A young team had to go through some growing pains, and region losses to Syracuse and that same Farmington team they faced Friday (that beat them 1-0 back on Sept. 27 less than two weeks before the playoffs began) helped expedite those growing pains.

But then something happened in the postseason: the Darts started to believe.

Death. Taxes. Davis girls soccer in the playoffs.

"To me, what's special about this year it it was so unexpected," said Phongsavath, who improved to 254-55 all-time at Davis. "We lost a couple games early, had a lot of injuries, and lost some games including against a 5A team. To be able to do this is amazing.

"I've been very fortunate to be in several of these before, and win some as well. But this is probably the most unexpected state championship that we've had. That's no knock on them; it's their heart and their grit that was able to do it. I'm super proud of them."

The defense helped, too.

Davis entered the match with a pair of double-digit goal scorers in Emery Jacobs (18 goals) and Olivia Flint (17 goals). But two teams that know each other like Davis and Farmington weren't going to be taken by surprise by the early standouts.

Davis’s Kayla Wade heads the ball in to score the only goal of the game during Davis’ win over Farmington in the 6A girls soccer championship at Zions Bank Stadium in Herriman on Friday, Oct. 21, 2022.
Davis’s Kayla Wade heads the ball in to score the only goal of the game during Davis’ win over Farmington in the 6A girls soccer championship at Zions Bank Stadium in Herriman on Friday, Oct. 21, 2022. (Photo: Spenser Heaps, Deseret News)

Wade gave the Darts the only lead they would need in the 28th minute, bounding a free header off a corner kick from Brooklyn Phongsavath into the back of the net for a 1-0 lead with her second goal of the year.

Davis used its suffocating defense the rest of the way, playing well into the corner of the wider field that hosts Real Salt Lake's third-division affiliate Real Monarchs on the west end of the Salt Lake Valley.

"For us, it was scary because the thought of losing to your big-time rival. Most of those kids should've gone to Davis High, had that new school not opened up," Phongsavath said. "It was big, it put a lot of pressure on us. I'm just super proud of how they responded."
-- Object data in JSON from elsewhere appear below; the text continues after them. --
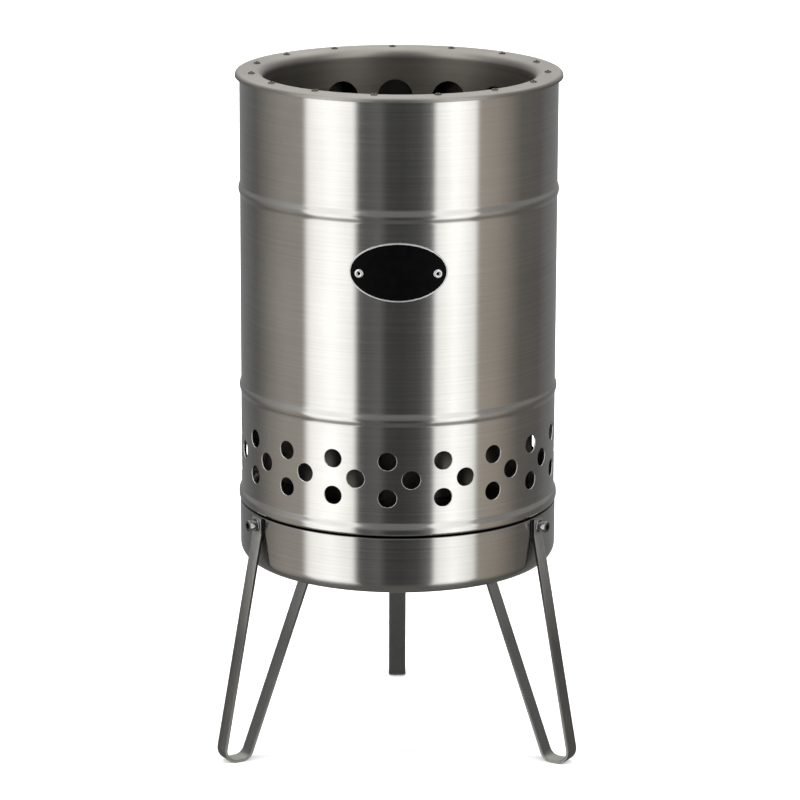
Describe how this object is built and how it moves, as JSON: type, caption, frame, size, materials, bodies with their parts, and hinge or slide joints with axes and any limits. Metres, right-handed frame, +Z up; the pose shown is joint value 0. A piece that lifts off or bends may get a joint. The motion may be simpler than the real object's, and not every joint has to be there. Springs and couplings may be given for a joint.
{
  "type": "fire barrel",
  "caption": "Double-walled stainless fire barrel with a riveted rim, air vents, a lift-out fire grate and an ash pan on bent flat-bar legs.",
  "frame": {"origin": "on the ground, on the barrel's axis, at the centre of the circle on which the three feet stand", "axes": "+Z up along the barrel's axis; the name plate faces -Y; the rear leg lies along +Y"},
  "size_m": [0.3252, 0.3291, 0.6193],
  "materials": {
    "casing_steel": "brushed round the barrel, glossy",
    "drum_steel": "brushed, satin",
    "pan_steel": "brushed round the pan, glossy",
    "leg_steel": "satin flat bar",
    "screw_steel": "bright",
    "rivet_steel": "satin",
    "rivet_pin": "dark, broken end",
    "plate_black": "black enamel with a bare metal edge",
    "grate_steel": "matt, darkened"
  },
  "bodies": {
    "stand": {"ash_pan": "pan_steel", "locating_ring": "drum_steel", "leg_front_left": "leg_steel", "leg_front_right": "leg_steel", "leg_rear": "leg_steel", "leg_side_screws": "screw_steel", "leg_side_lock_washers": "screw_steel", "leg_side_washers": "screw_steel", "leg_side_nuts": "screw_steel", "leg_base_screws": "screw_steel", "leg_base_washers": "screw_steel", "leg_base_nuts": "screw_steel"},
    "barrel": {"outer_casing": "casing_steel", "inner_drum": "drum_steel", "grate_support_ring": "drum_steel", "rim_rivets": "rivet_steel", "rim_rivet_pins": "rivet_pin", "name_plate": "plate_black", "name_plate_eyelets": "rivet_steel"},
    "grate": {"fire_grate": "grate_steel"}
  },
  "joints": [
    {"name": "barrel_lift", "type": "slide", "parent": "stand", "child": "barrel", "axis": [0, 0, 1], "range_m": [0, 0.12]},
    {"name": "grate_lift", "type": "slide", "parent": "barrel", "child": "grate", "axis": [0, 0, 1], "range_m": [0, 0.37]}
  ]
}
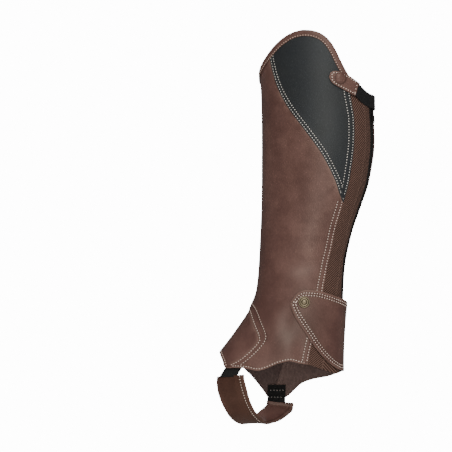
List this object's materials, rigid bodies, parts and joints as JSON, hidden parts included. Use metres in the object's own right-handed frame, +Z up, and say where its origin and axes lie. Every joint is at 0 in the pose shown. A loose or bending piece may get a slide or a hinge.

In eight seasons under Phongsavath, the Darts have never been knocked out before the state quarterfinals — and that only happened once. Davis has five championships since 2014, another championship appearance where it lost one of two in back-to-back finals with American Fork, and a semifinal appearance against fellow Davis County rival Layton.

"We defend the tradition. Tradition is a big deal for us," Phongsavath said. "I think when we step on to the field, everyone wants a shot at us. It's that mentality that when we go out there, we have something to prove. We're going to get everybody's best game, and that's what these girls did. They stepped up when it mattered."

That, and they played for each other, Wade added.

"That's just what we do," Wade said. "I think that's the most important thing in soccer: playing for each other, because you love each other."